Sometimes the input and output are tightly coupled.  How do you want
to handle this?

> console interface:
> It represent the grub console, users type commands and execute them
> line by line.
>
> struct grub_handler_console
> {
>   .next,
>   .name,
>   .init,
>   .fini,
>   .run
> };
>
> menu interface:
> It represent the menu, users select a menu item and execute it.
>
> struct grub_handler_menu
> {
>   .next,
>   .name,
>   .init,
>   .fini,
>   .run
> };
>
> script engine:
> It's responsible for parsing config file to get the menu list, and
> execution of commands.
>
> struct grub_handler_script
> {
>   .next,
>   .name,
>   .init,
>   .fini,
>   .readconfig
>   .getmenu
>   .execute
> };

What I had in mind was a twofold.  I wrote a parser part that actually
parses the script and code to manage the AST and to execute it.  It
would be easy to extend the current design with other languages.
Although I think we should not add more than one to SVN, otherwise it
will become bloated.

> The handlers are independent of each other.

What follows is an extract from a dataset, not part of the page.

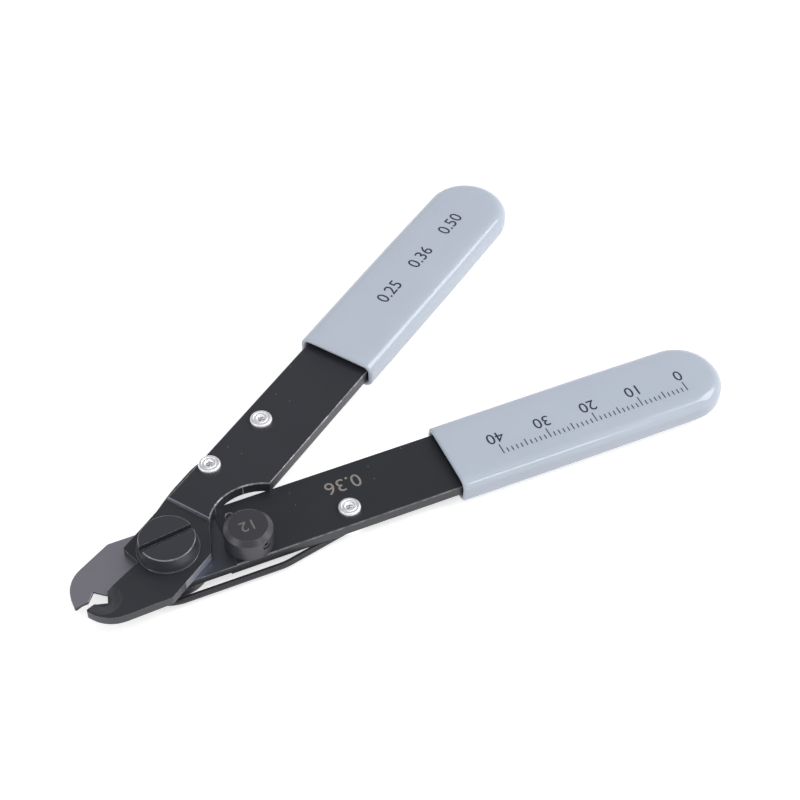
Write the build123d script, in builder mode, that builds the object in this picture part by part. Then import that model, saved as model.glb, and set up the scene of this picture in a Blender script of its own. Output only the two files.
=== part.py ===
from build123d import *
import os
from math import asin, atan, atan2, cos, degrees, hypot, pi, radians, sin, sqrt, tan

os.makedirs("parts", exist_ok=True)

# Wire stripper, lying flat as on a bench, jaws towards -X and handles towards +X.
# The origin is on the pivot axis, at the height of the surface that the tool lies on.
# Each lever has its own frame: x along the lever towards its grip, y towards the
# lever's outer side, away from the other lever. The lower lever points to the -Y
# side of X and the upper one to the +Y side, so that they mirror each other.

# Stance of the two levers, and how far the upper one turns to close, in degrees
opening_angle = 34.1
closing_angle = 16.0

# Levers, stamped from steel plate
plate_thickness = 2.3
lever_width = 14.3
tang_length = 112.6
tang_corner = 5.5
edge_round = 0.3
shoulder_x = -4.2
shoulder_inset = 1.0
shoulder_corner = 0.4
step_x = 9.4
step_depth = 0.6
ground_x = 10.6
ground_depth = 0.12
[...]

When they need something,
> they called specific function of the default handler. For example, to
> read a key from the console, we can use
> grub_handler[GRUB_HANDLER_INPUT]->getkey. Also, to get the list of
> items to be displayed on screen, the menu handler can call
> grub_handler[GRUB_HANDLER_SCRIPT]->getmenu.

How does this differ from what we have now?  You can register all
kinds of objects and deregister them.